In the span of 30 days, Mr. Trump has enacted or threatened what amounts to a nearly $200 billion annual tax increase on American businesses and consumers, which would be enough to cancel out the average annual value of the tax cut package the president signed in late 2017. His actions have also further imperiled congressional passage of the new trade agreement he negotiated last year with Mexico and Canada, the United States-Mexico-Canada Agreement, which markets and business leaders have long presumed would win approval.
They are now reassessing. “While still possible, enactment of U.S.M.C.A. prior to the 2020 election would no longer be our base case if these tariffs are implemented as proposed,” Goldman Sachs economists wrote in a research note.
In a companion note, they said that the Goldman Sachs Analyst Index, which tracks manufacturing and service-sector activity, had fallen to a two-year low in May, with some sub-components pointing toward economic contraction and with the bank’s analysts suggesting “neutral-to-negative effects from this month’s trade war escalation.”

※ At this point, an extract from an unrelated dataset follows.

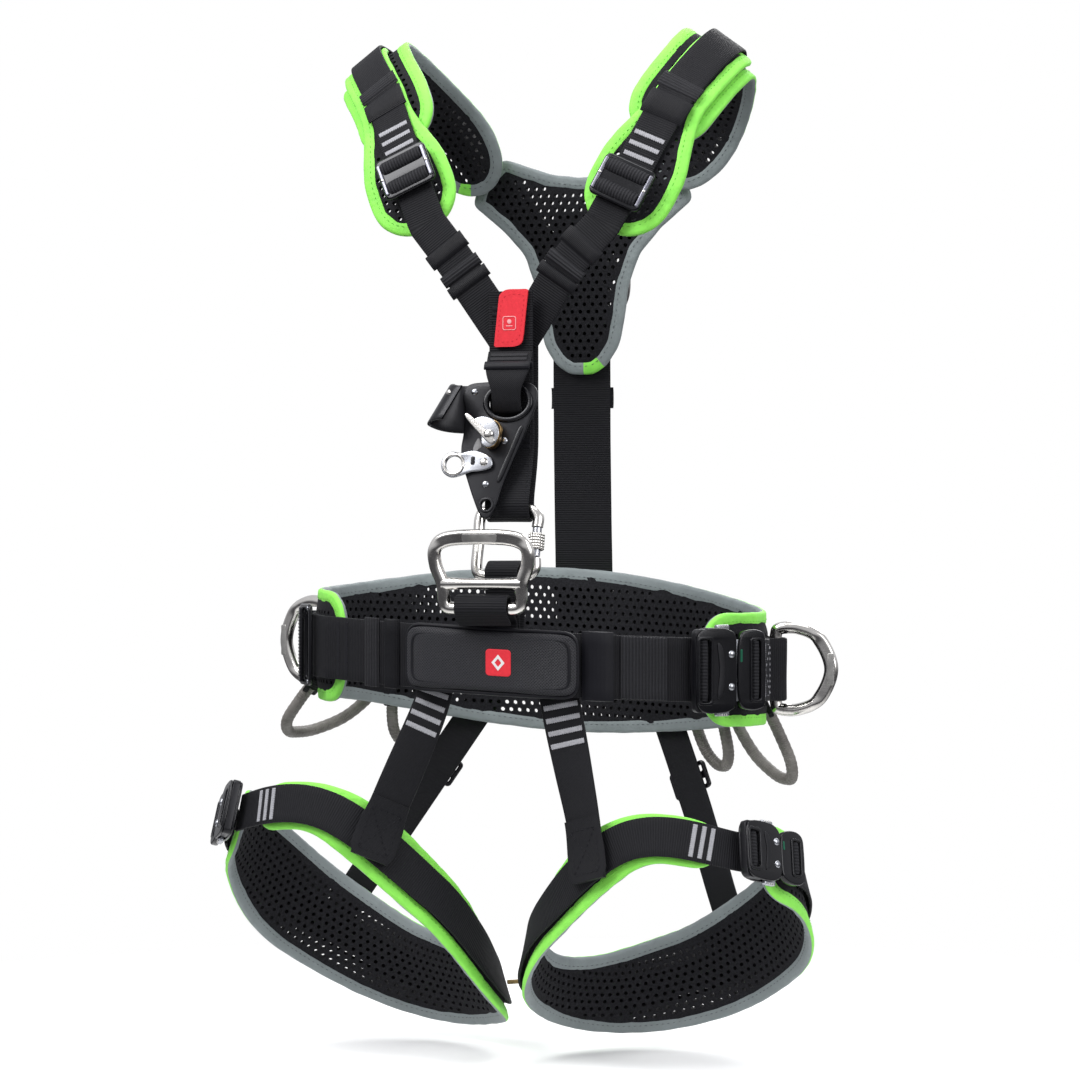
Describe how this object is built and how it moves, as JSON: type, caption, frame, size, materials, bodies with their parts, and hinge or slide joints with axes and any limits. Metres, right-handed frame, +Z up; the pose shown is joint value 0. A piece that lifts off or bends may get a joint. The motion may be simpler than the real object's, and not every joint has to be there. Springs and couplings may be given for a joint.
{
  "type": "tree climbing saddle",
  "caption": "Padded climbing saddle with a waist belt, leg loops, chest yoke with shoulder pads, attachment rings, quick buckles, gear loops and a chest rope clamp.",
  "frame": {"origin": "the back rest: the middle of the back yoke's inner face, where the pad lies on the wearer's back", "axes": "+Z up along the wearer's spine, the wearer faces -Y, the wearer's right side is at -X"},
  "size_m": [0.4481, 0.2871, 0.7377],
  "materials": {
    "webbing": "woven black polyester webbing, matt",
    "perforated_foam": "black perforated foam pad with a bound edge",
    "cover_fabric": "black mesh fabric over thin padding, piped edge",
    "polished_steel": "polished forged steel",
    "black_alloy": "black anodised alloy, satin",
    "red_fabric": "red coated fabric",
    "gear_loop_tube": "grey-brown ribbed plastic tube over cord",
    "elastic_cord": "tan braided elastic cord"
  },
  "bodies": {
    "harness": {"back_strap": "webbing", "back_yoke": "perforated_foam", "belt_pad": "perforated_foam", "chest_clamp_webbing": "webbing", "chest_strap_left": "webbing", "chest_strap_right": "webbing", "connector_tab": "webbing", "gear_loop_front_left": "gear_loop_tube", "gear_loop_front_right": "gear_loop_tube", "gear_loop_rear_left": "gear_loop_tube", "gear_loop_rear_right": "gear_loop_tube", "leg_buckle_left_male": "black_alloy", "leg_buckle_right_male": "black_alloy", "leg_link_cord": "elastic_cord", "leg_pad_left": "perforated_foam", "leg_pad_right": "perforated_foam", "leg_riser_left": "webbing", "leg_riser_right": "webbing", "leg_strap_left": "webbing", "leg_strap_right": "webbing", "marker_tab": "red_fabric", "rear_leg_strap_left": "webbing", "rear_leg_strap_right": "webbing", "shoulder_pad_left": "perforated_foam", "shoulder_pad_right": "perforated_foam", "shoulder_strap_left": "webbing", "shoulder_strap_right": "webbing", "shoulder_wing_left": "perforated_foam", "shoulder_wing_right": "perforated_foam", "sternal_sleeve": "webbing", "ventral_ring_webbing": "webbing", "waist_buckle_male": "black_alloy", "waist_front_pad": "cover_fabric", "waist_strap_back": "webbing", "waist_strap_front": "webbing"},
    "side_ring_left": {"side_ring_left": "polished_steel"},
    "side_ring_right": {"side_ring_right": "polished_steel"},
    "dorsal_ring": {"dorsal_ring": "polished_steel"},
    "ventral_ring": {"ventral_ring": "polished_steel"},
    "connector": {"connector_body": "polished_steel"},
    "connector_gate": {"connector_gate": "polished_steel"},
    "connector_sleeve": {"connector_sleeve": "polished_steel"},
    "chest_clamp": {"chest_clamp_body": "black_alloy"},
    "chest_clamp_cam": {"chest_clamp_cam": "polished_steel"},
    "chest_clamp_catch": {"chest_clamp_catch": "polished_steel"},
    "waist_buckle": {"waist_buckle_female": "black_alloy"},
    "waist_buckle_clip_upper": {"waist_buckle_clip_upper": "black_alloy"},
    "waist_buckle_clip_lower": {"waist_buckle_clip_lower": "black_alloy"},
    "leg_buckle_left": {"leg_buckle_left_female": "black_alloy"},
    "leg_buckle_left_clip_upper": {"leg_buckle_left_clip_upper": "black_alloy"},
    "leg_buckle_left_clip_lower": {"leg_buckle_left_clip_lower": "black_alloy"},
    "leg_buckle_right": {"leg_buckle_right_female": "black_alloy"},
    "leg_buckle_right_clip_upper": {"leg_buckle_right_clip_upper": "black_alloy"},
    "leg_buckle_right_clip_lower": {"leg_buckle_right_clip_lower": "black_alloy"},
    "shoulder_buckle_left": {"shoulder_buckle_left": "black_alloy"},
    "rear_leg_adjuster_left": {"rear_leg_adjuster_left": "black_alloy"},
    "shoulder_buckle_right": {"shoulder_buckle_right": "black_alloy"},
    "rear_leg_adjuster_right": {"rear_leg_adjuster_right": "black_alloy"},
    "waist_adjuster": {"waist_adjuster_frame": "black_alloy"},
    "waist_adjuster_bar": {"waist_adjuster_bar": "polished_steel"}
  },
  "joints": [
    {"name": "side_ring_left_swing", "type": "hinge", "parent": "harness", "child": "side_ring_left", "pos_m": [-0.1747, -0.09089, -0.28136], "axis": [0, 0, 1], "range_deg": [-50, 78]},
    {"name": "side_ring_right_swing", "type": "hinge", "parent": "harness", "child": "side_ring_right", "pos_m": [0.1707, -0.09089, -0.29863], "axis": [0, 0, 1], "range_deg": [-70, 65]},
    {"name": "dorsal_ring_swing", "type": "hinge", "parent": "harness", "child": "dorsal_ring", "pos_m": [-0.002, 0.0156, 0.002], "axis": [1, 0, 0], "range_deg": [-3, 120]},
    {"name": "ventral_ring_swing", "type": "hinge", "parent": "harness", "child": "ventral_ring", "pos_m": [-0.002, -0.249, -0.253], "axis": [1, 0, 0], "range_deg": [-8, 60]},
    {"name": "connector_swing", "type": "hinge", "parent": "harness", "child": "connector", "pos_m": [0.005, -0.207, -0.184], "axis": [1, 0, 0], "range_deg": [-5, 5]},
    {"name": "connector_gate_swing", "type": "hinge", "parent": "connector", "child": "connector_gate", "pos_m": [0.026, -0.21542, -0.21768], "axis": [0, -0.9701, 0.2425], "range_deg": [-20, 0]},
    {"name": "connector_sleeve_slide", "type": "slide", "parent": "connector_gate", "child": "connector_sleeve", "axis": [0, 0.2425, 0.9701], "range_m": [-0.0035, 0.0035]},
    {"name": "chest_clamp_swing", "type": "hinge", "parent": "harness", "child": "chest_clamp", "pos_m": [0.004, -0.2045, -0.112], "axis": [1, 0, 0], "range_deg": [-6, 2]},
    {"name": "chest_clamp_cam_swing", "type": "hinge", "parent": "chest_clamp", "child": "chest_clamp_cam", "pos_m": [-0.005, -0.21438, -0.13444], "axis": [0, -0.9781, 0.2079], "range_deg": [-40, 50]},
    {"name": "chest_clamp_catch_swing", "type": "hinge", "parent": "chest_clamp", "child": "chest_clamp_catch", "pos_m": [-0.01, -0.21812, -0.15204], "axis": [0, -0.9781, 0.2079], "range_deg": [-35, 35]},
    {"name": "waist_buckle_slide", "type": "slide", "parent": "harness", "child": "waist_buckle", "axis": [-0.6884, -0.7253, 0], "range_m": [0, 0.014]},
    {"name": "waist_buckle_press_upper", "type": "slide", "parent": "waist_buckle", "child": "waist_buckle_clip_upper", "axis": [0, 0, -1], "range_m": [0, 0.0022]},
    {"name": "waist_buckle_press_lower", "type": "slide", "parent": "waist_buckle", "child": "waist_buckle_clip_lower", "axis": [0, 0, 1], "range_m": [0, 0.0022]},
    {"name": "leg_buckle_left_slide", "type": "slide", "parent": "harness", "child": "leg_buckle_left", "axis": [0.5089, -0.8173, 0.2702], "range_m": [0, 0.014]},
    {"name": "leg_buckle_left_press_upper", "type": "slide", "parent": "leg_buckle_left", "child": "leg_buckle_left_clip_upper", "axis": [-0.0824, -0.3587, -0.9298], "range_m": [0, 0.0022]},
    {"name": "leg_buckle_left_press_lower", "type": "slide", "parent": "leg_buckle_left", "child": "leg_buckle_left_clip_lower", "axis": [0.0824, 0.3587, 0.9298], "range_m": [0, 0.0022]},
    {"name": "leg_buckle_right_slide", "type": "slide", "parent": "harness", "child": "leg_buckle_right", "axis": [-0.5175, -0.8289, 0.2124], "range_m": [0, 0.014]},
    {"name": "leg_buckle_right_press_upper", "type": "slide", "parent": "leg_buckle_right", "child": "leg_buckle_right_clip_upper", "axis": [0.1178, -0.3149, -0.9418], "range_m": [0, 0.0022]},
    {"name": "leg_buckle_right_press_lower", "type": "slide", "parent": "leg_buckle_right", "child": "leg_buckle_right_clip_lower", "axis": [-0.1178, 0.3149, 0.9418], "range_m": [0, 0.0022]},
    {"name": "shoulder_buckle_left_slide", "type": "slide", "parent": "harness", "child": "shoulder_buckle_left", "axis": [-0.4027, 0.2403, 0.8832], "range_m": [-0.006, 0.01]},
    {"name": "rear_leg_adjuster_left_slide", "type": "slide", "parent": "harness", "child": "rear_leg_adjuster_left", "axis": [0.5055, 0.2643, 0.8213], "range_m": [-0.012, 0.007]},
    {"name": "shoulder_buckle_right_slide", "type": "slide", "parent": "harness", "child": "shoulder_buckle_right", "axis": [0.4195, 0.2067, 0.8839], "range_m": [-0.006, 0.01]},
    {"name": "rear_leg_adjuster_right_slide", "type": "slide", "parent": "harness", "child": "rear_leg_adjuster_right", "axis": [-0.3694, 0.2542, 0.8939], "range_m": [-0.012, 0.003]},
    {"name": "waist_adjuster_slide", "type": "slide", "parent": "harness", "child": "waist_adjuster", "axis": [0.5278, -0.8494, 0], "range_m": [-0.008, 0.01]},
    {"name": "waist_adjuster_bar_slide", "type": "slide", "parent": "waist_adjuster", "child": "waist_adjuster_bar", "axis": [0.5278, -0.8494, 0], "range_m": [-0.005, 0.005]}
  ],
  "couplings": [
    {"joint": "waist_buckle_press_lower", "follows": "waist_buckle_press_upper", "ratio": 1},
    {"joint": "leg_buckle_left_press_lower", "follows": "leg_buckle_left_press_upper", "ratio": 1},
    {"joint": "leg_buckle_right_press_lower", "follows": "leg_buckle_right_press_upper", "ratio": 1}
  ]
}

Markets have shown clear damage from the escalation. At the start of May, the American economy was riding a strong quarter of growth — 3.2 percent for the first quarter, which has since been revised down to 3.1 percent — and investors were bullish on the months to come. The Federal Reserve chairman, Jerome H. Powell, told reporters in a May 1 news conference that risks from unresolved trade negotiations “have moderated somewhat,” citing reports of progress on a deal between Mr. Trump and China.
Almost immediately thereafter, the China talks broke down, and Mr. Trump said he would increase tariffs until a deal was reached. Stocks are down more than 6 percent since then. On Wall Street, the Standard & Poor’s 500 index opened down more than 1 percent, following declines in Europe and parts of Asia. The Mexican peso also slid.
Analysts at financial firms, long sanguine on the likelihood that Mr. Trump’s trade provocations would resolve relatively painlessly for the economy, are growing unsure that is the case.
“Trump trade policy might well mean a permanent state of endemic uncertainty and instability in the global trading system,” Krishna Guha, vice chairman of Evercore ISI, wrote in a research note on Friday morning.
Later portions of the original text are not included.